▶ _Instructions for the task_
Reproduce the following material exactly, including every line.

|---|

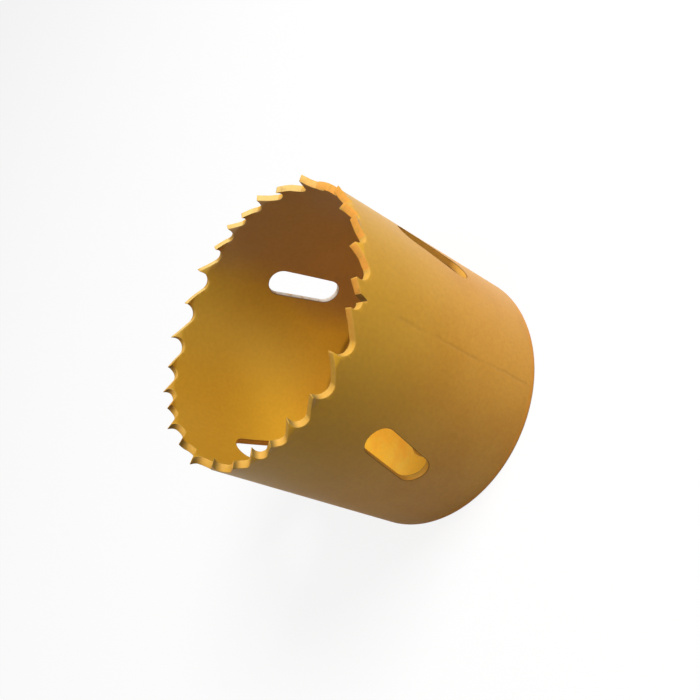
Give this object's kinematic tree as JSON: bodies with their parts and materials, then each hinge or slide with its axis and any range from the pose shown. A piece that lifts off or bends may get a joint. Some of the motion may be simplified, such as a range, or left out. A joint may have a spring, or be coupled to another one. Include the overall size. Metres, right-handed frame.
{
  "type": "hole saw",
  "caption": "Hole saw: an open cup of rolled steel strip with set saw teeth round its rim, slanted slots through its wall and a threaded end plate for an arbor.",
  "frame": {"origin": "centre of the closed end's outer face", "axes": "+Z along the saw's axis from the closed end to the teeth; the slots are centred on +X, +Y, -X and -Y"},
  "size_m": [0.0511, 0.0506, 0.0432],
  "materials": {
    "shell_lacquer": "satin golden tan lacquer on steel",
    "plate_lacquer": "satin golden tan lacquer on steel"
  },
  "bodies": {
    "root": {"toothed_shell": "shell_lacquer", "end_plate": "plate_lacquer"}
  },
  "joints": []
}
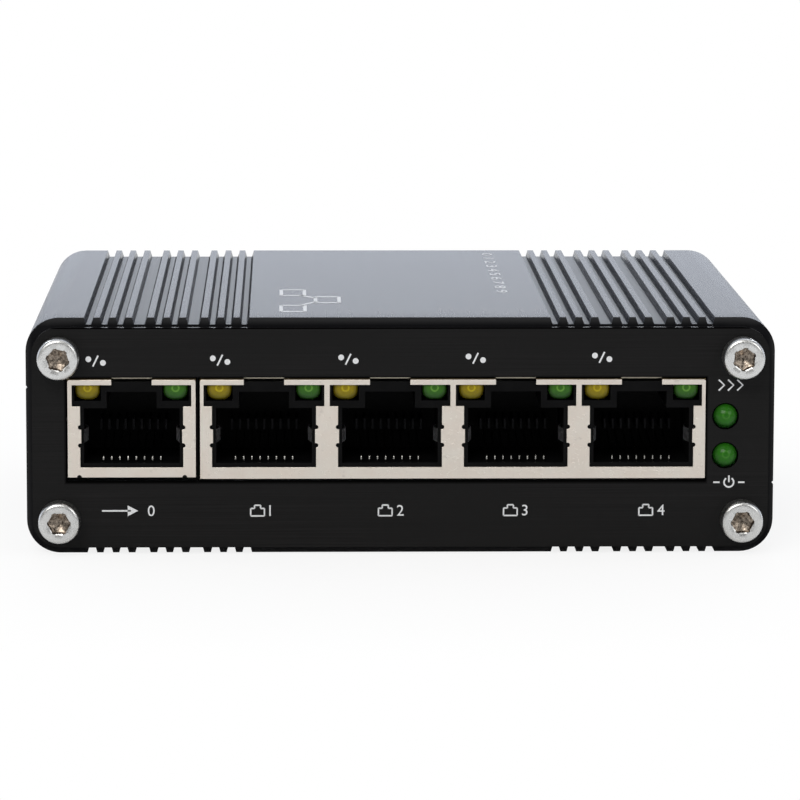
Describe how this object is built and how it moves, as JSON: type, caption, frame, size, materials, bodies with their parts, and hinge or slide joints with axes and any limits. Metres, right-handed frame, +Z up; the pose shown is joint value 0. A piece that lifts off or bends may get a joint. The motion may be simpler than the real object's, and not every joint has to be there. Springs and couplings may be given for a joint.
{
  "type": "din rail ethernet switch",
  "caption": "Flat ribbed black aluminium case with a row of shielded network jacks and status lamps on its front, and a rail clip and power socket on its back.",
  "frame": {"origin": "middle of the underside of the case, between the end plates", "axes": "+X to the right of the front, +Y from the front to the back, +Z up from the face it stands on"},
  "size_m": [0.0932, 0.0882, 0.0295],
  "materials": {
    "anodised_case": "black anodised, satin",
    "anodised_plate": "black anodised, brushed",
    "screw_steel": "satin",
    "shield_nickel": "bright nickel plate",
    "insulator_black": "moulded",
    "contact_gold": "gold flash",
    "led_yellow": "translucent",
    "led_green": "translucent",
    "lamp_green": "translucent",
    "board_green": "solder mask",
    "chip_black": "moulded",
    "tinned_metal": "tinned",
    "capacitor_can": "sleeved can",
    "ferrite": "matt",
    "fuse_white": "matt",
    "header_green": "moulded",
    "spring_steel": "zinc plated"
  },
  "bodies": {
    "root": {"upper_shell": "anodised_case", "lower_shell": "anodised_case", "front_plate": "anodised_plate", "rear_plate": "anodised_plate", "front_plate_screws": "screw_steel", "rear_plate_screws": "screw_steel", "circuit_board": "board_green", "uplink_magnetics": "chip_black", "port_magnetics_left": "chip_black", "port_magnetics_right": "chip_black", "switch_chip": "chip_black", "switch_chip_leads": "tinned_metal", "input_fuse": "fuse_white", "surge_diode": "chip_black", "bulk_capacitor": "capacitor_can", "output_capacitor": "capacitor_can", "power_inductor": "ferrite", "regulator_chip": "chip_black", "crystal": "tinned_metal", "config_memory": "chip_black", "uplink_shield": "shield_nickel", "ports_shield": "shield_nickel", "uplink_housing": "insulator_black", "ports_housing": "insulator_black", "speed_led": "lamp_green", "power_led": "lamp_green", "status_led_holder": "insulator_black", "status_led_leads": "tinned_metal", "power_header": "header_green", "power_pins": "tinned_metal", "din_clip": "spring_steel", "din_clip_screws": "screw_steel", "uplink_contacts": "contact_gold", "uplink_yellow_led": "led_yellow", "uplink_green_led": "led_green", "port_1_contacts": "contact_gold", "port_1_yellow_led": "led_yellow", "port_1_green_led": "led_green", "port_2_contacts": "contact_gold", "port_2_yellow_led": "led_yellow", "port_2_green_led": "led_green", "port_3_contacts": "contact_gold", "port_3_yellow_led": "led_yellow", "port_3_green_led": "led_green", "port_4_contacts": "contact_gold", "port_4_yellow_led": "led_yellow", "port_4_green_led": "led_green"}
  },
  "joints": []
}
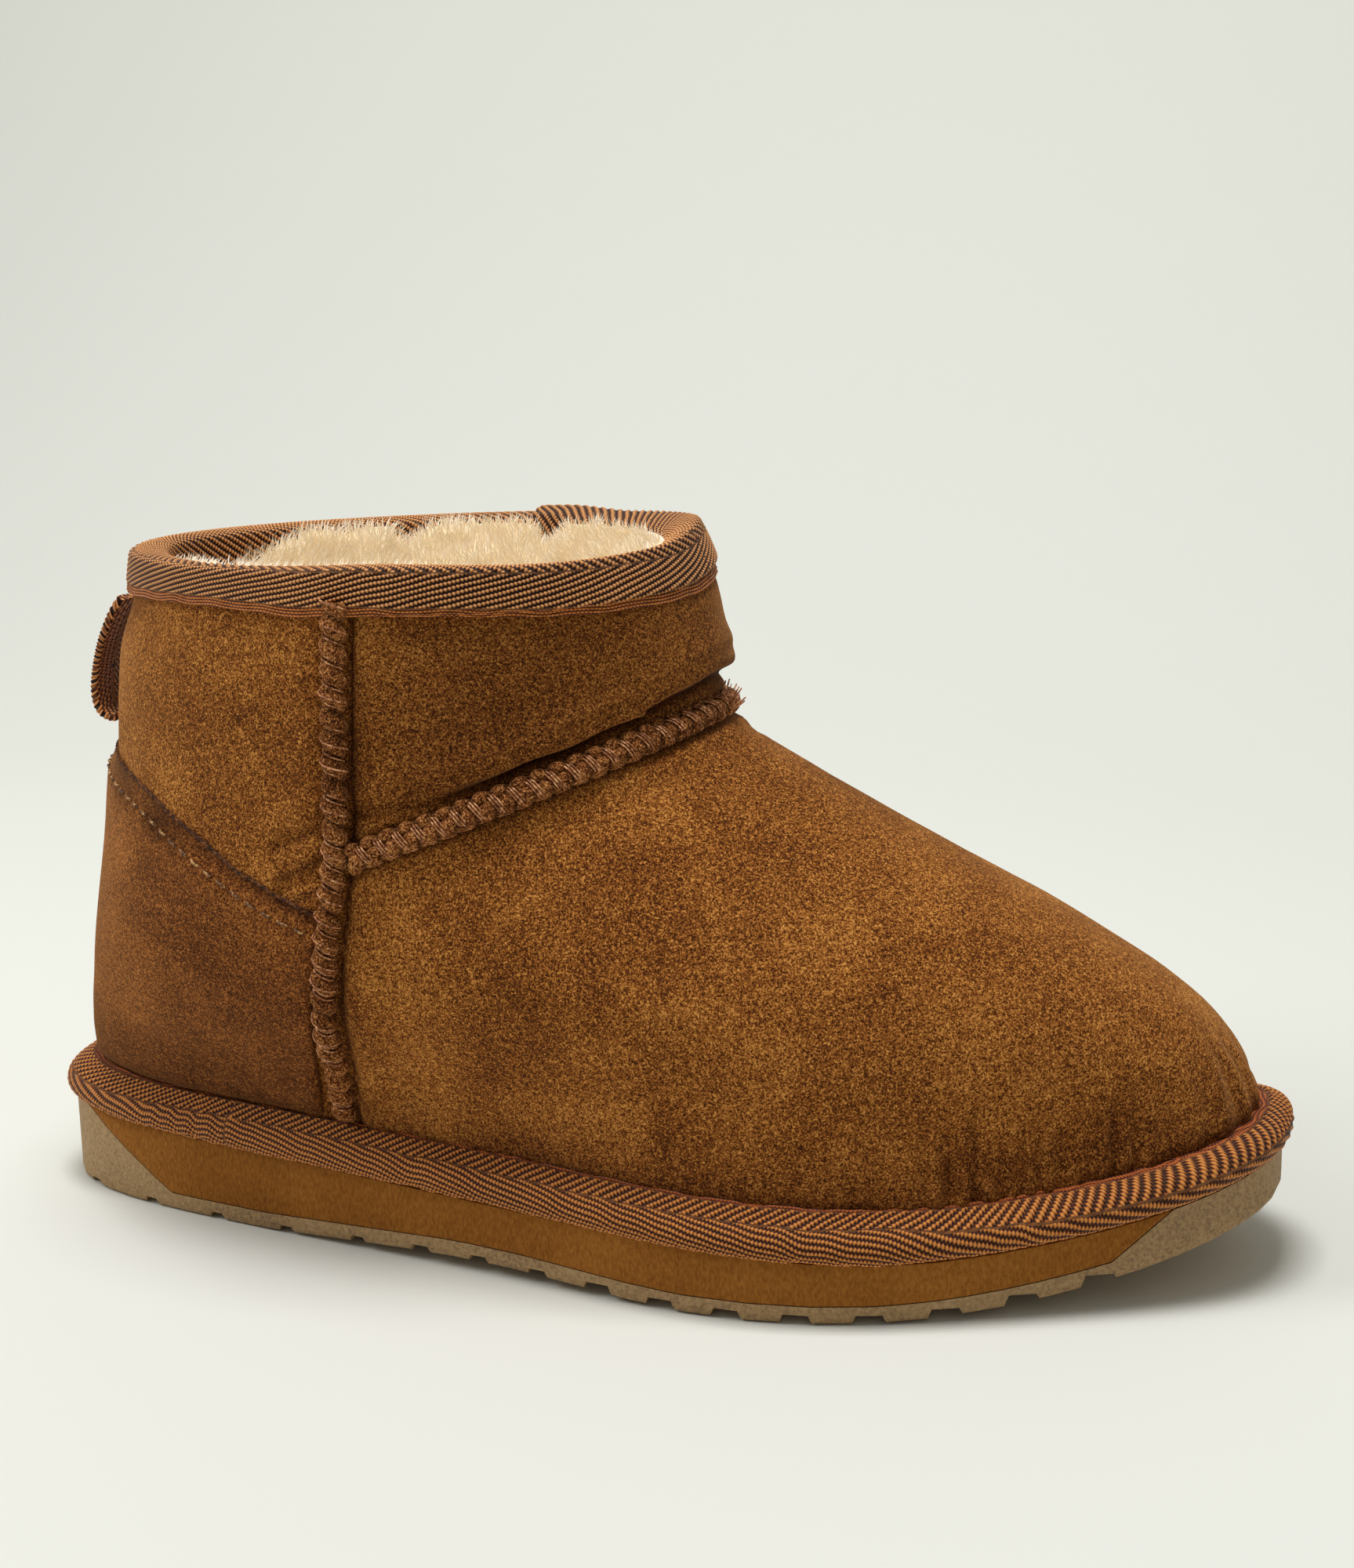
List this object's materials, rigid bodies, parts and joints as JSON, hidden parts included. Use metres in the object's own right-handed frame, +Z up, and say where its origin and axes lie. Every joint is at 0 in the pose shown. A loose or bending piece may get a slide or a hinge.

|---|

▶ _Full answer_
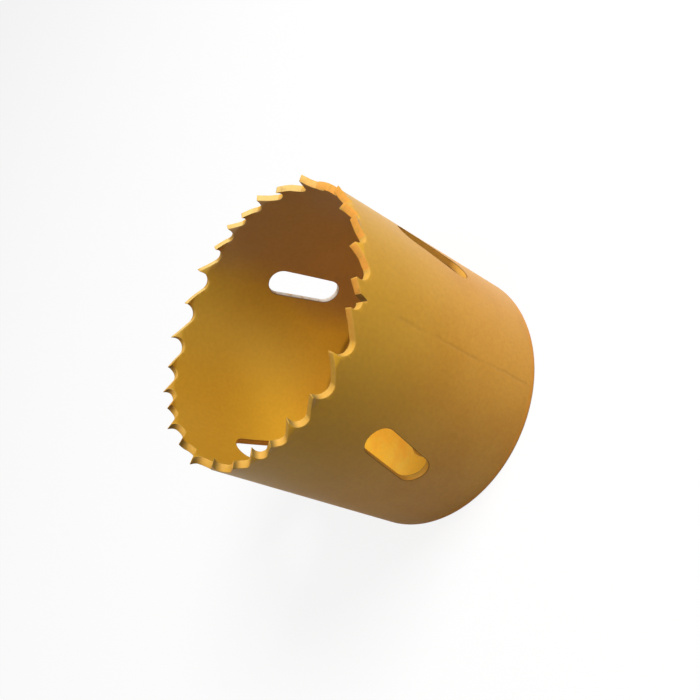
Give this object's kinematic tree as JSON: bodies with their parts and materials, then each hinge or slide with its axis and any range from the pose shown. A piece that lifts off or bends may get a joint. Some of the motion may be simplified, such as a range, or left out. A joint may have a spring, or be coupled to another one. Include the overall size. Metres, right-handed frame.
{
  "type": "hole saw",
  "caption": "Hole saw: an open cup of rolled steel strip with set saw teeth round its rim, slanted slots through its wall and a threaded end plate for an arbor.",
  "frame": {"origin": "centre of the closed end's outer face", "axes": "+Z along the saw's axis from the closed end to the teeth; the slots are centred on +X, +Y, -X and -Y"},
  "size_m": [0.0511, 0.0506, 0.0432],
  "materials": {
    "shell_lacquer": "satin golden tan lacquer on steel",
    "plate_lacquer": "satin golden tan lacquer on steel"
  },
  "bodies": {
    "root": {"toothed_shell": "shell_lacquer", "end_plate": "plate_lacquer"}
  },
  "joints": []
}
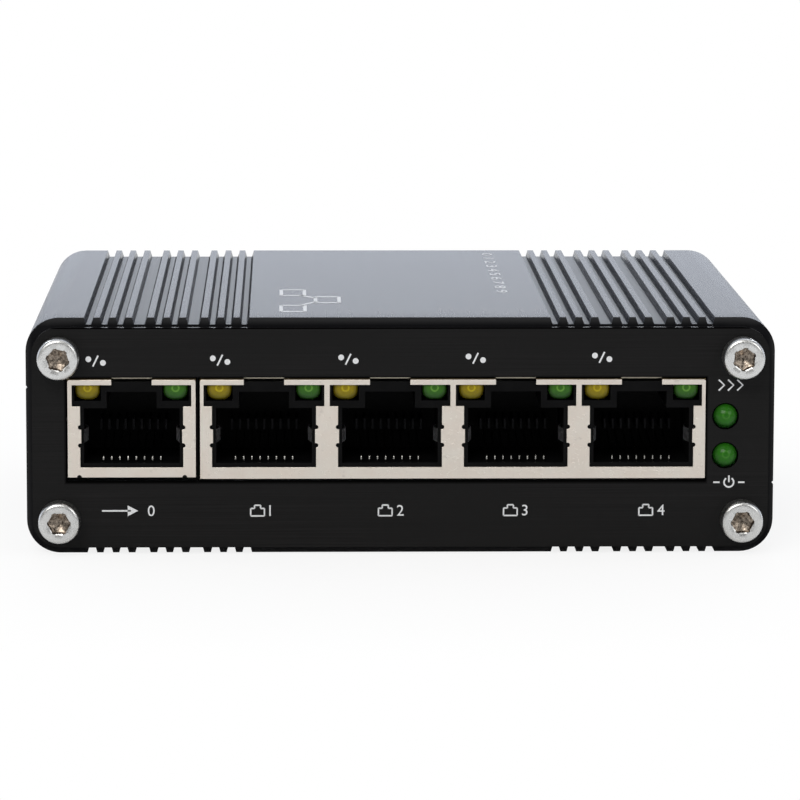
Describe how this object is built and how it moves, as JSON: type, caption, frame, size, materials, bodies with their parts, and hinge or slide joints with axes and any limits. Metres, right-handed frame, +Z up; the pose shown is joint value 0. A piece that lifts off or bends may get a joint. The motion may be simpler than the real object's, and not every joint has to be there. Springs and couplings may be given for a joint.
{
  "type": "din rail ethernet switch",
  "caption": "Flat ribbed black aluminium case with a row of shielded network jacks and status lamps on its front, and a rail clip and power socket on its back.",
  "frame": {"origin": "middle of the underside of the case, between the end plates", "axes": "+X to the right of the front, +Y from the front to the back, +Z up from the face it stands on"},
  "size_m": [0.0932, 0.0882, 0.0295],
  "materials": {
    "anodised_case": "black anodised, satin",
    "anodised_plate": "black anodised, brushed",
    "screw_steel": "satin",
    "shield_nickel": "bright nickel plate",
    "insulator_black": "moulded",
    "contact_gold": "gold flash",
    "led_yellow": "translucent",
    "led_green": "translucent",
    "lamp_green": "translucent",
    "board_green": "solder mask",
    "chip_black": "moulded",
    "tinned_metal": "tinned",
    "capacitor_can": "sleeved can",
    "ferrite": "matt",
    "fuse_white": "matt",
    "header_green": "moulded",
    "spring_steel": "zinc plated"
  },
  "bodies": {
    "root": {"upper_shell": "anodised_case", "lower_shell": "anodised_case", "front_plate": "anodised_plate", "rear_plate": "anodised_plate", "front_plate_screws": "screw_steel", "rear_plate_screws": "screw_steel", "circuit_board": "board_green", "uplink_magnetics": "chip_black", "port_magnetics_left": "chip_black", "port_magnetics_right": "chip_black", "switch_chip": "chip_black", "switch_chip_leads": "tinned_metal", "input_fuse": "fuse_white", "surge_diode": "chip_black", "bulk_capacitor": "capacitor_can", "output_capacitor": "capacitor_can", "power_inductor": "ferrite", "regulator_chip": "chip_black", "crystal": "tinned_metal", "config_memory": "chip_black", "uplink_shield": "shield_nickel", "ports_shield": "shield_nickel", "uplink_housing": "insulator_black", "ports_housing": "insulator_black", "speed_led": "lamp_green", "power_led": "lamp_green", "status_led_holder": "insulator_black", "status_led_leads": "tinned_metal", "power_header": "header_green", "power_pins": "tinned_metal", "din_clip": "spring_steel", "din_clip_screws": "screw_steel", "uplink_contacts": "contact_gold", "uplink_yellow_led": "led_yellow", "uplink_green_led": "led_green", "port_1_contacts": "contact_gold", "port_1_yellow_led": "led_yellow", "port_1_green_led": "led_green", "port_2_contacts": "contact_gold", "port_2_yellow_led": "led_yellow", "port_2_green_led": "led_green", "port_3_contacts": "contact_gold", "port_3_yellow_led": "led_yellow", "port_3_green_led": "led_green", "port_4_contacts": "contact_gold", "port_4_yellow_led": "led_yellow", "port_4_green_led": "led_green"}
  },
  "joints": []
}
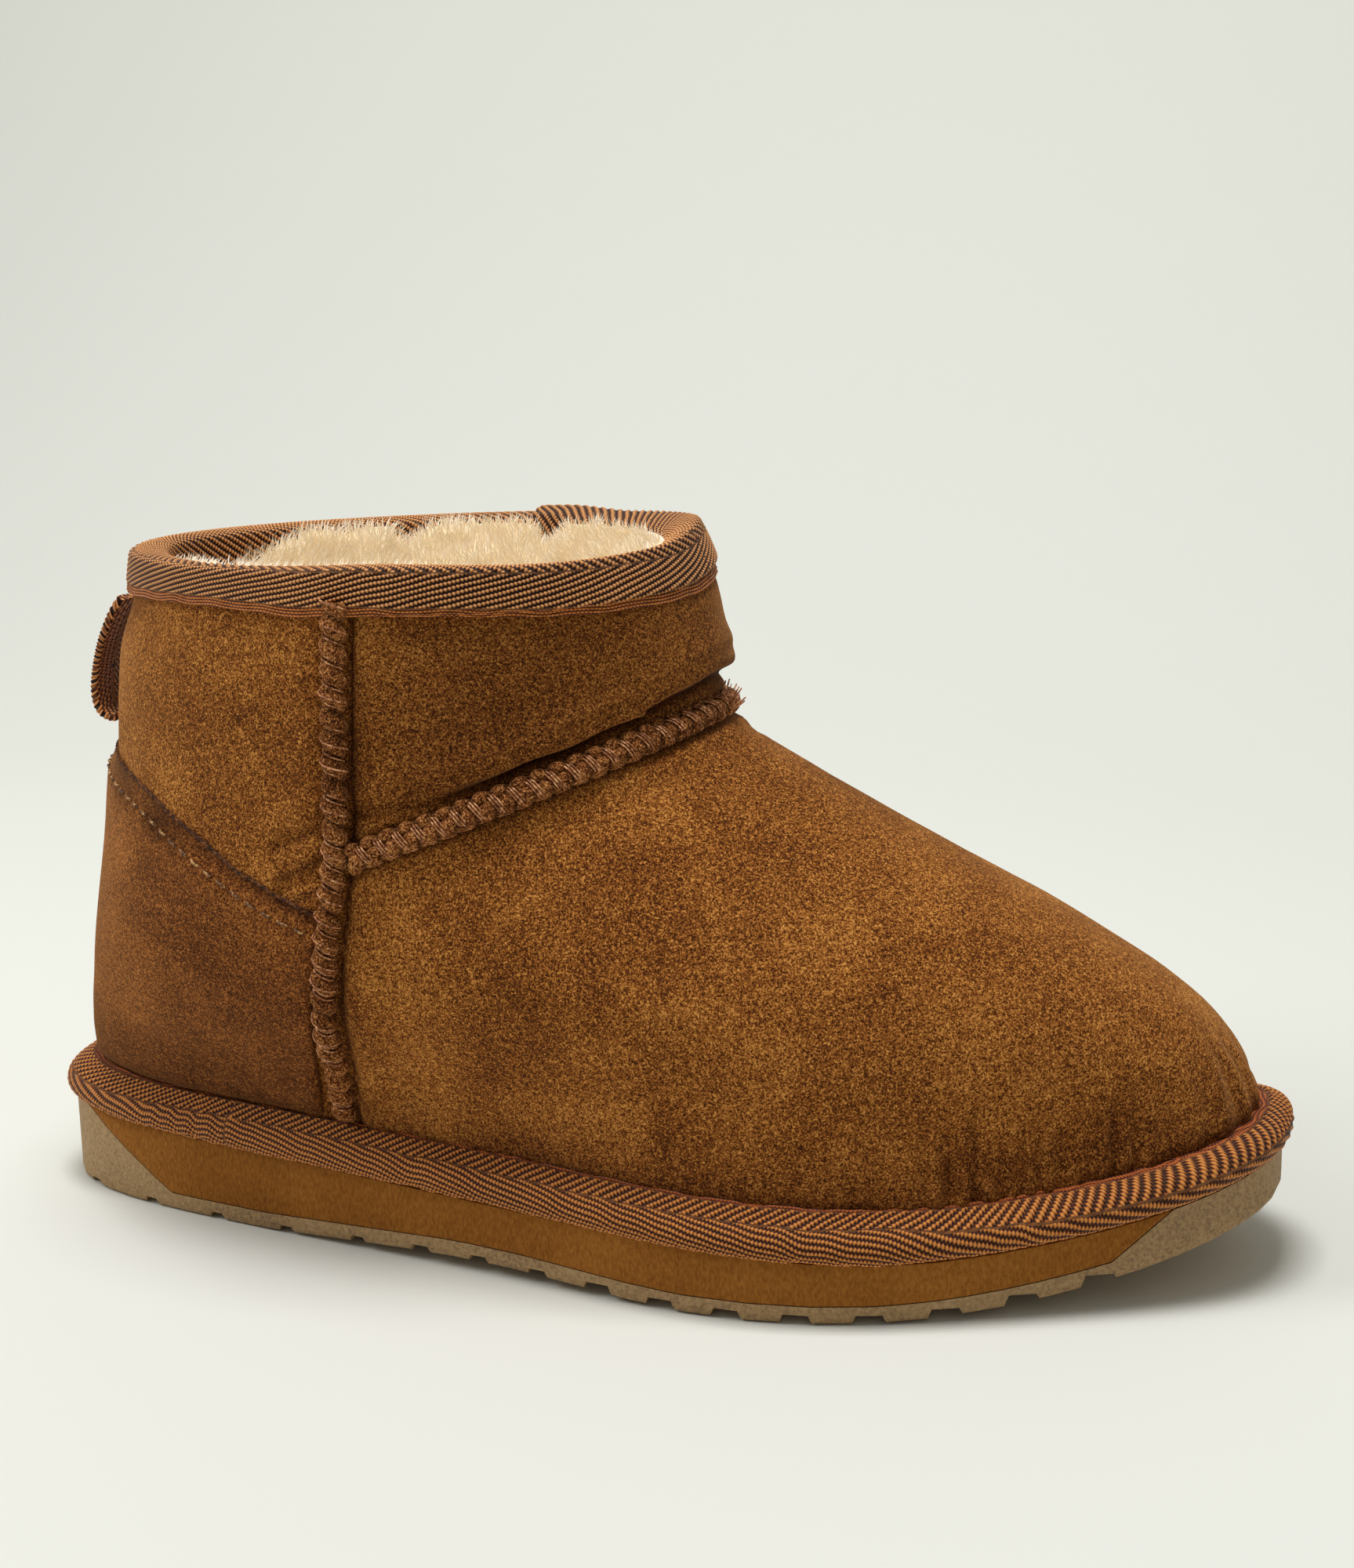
List this object's materials, rigid bodies, parts and joints as JSON, hidden parts included. Use metres in the object's own right-handed frame, +Z up, and say where its origin and axes lie. Every joint is at 0 in the pose shown. A loose or bending piece may get a slide or a hinge.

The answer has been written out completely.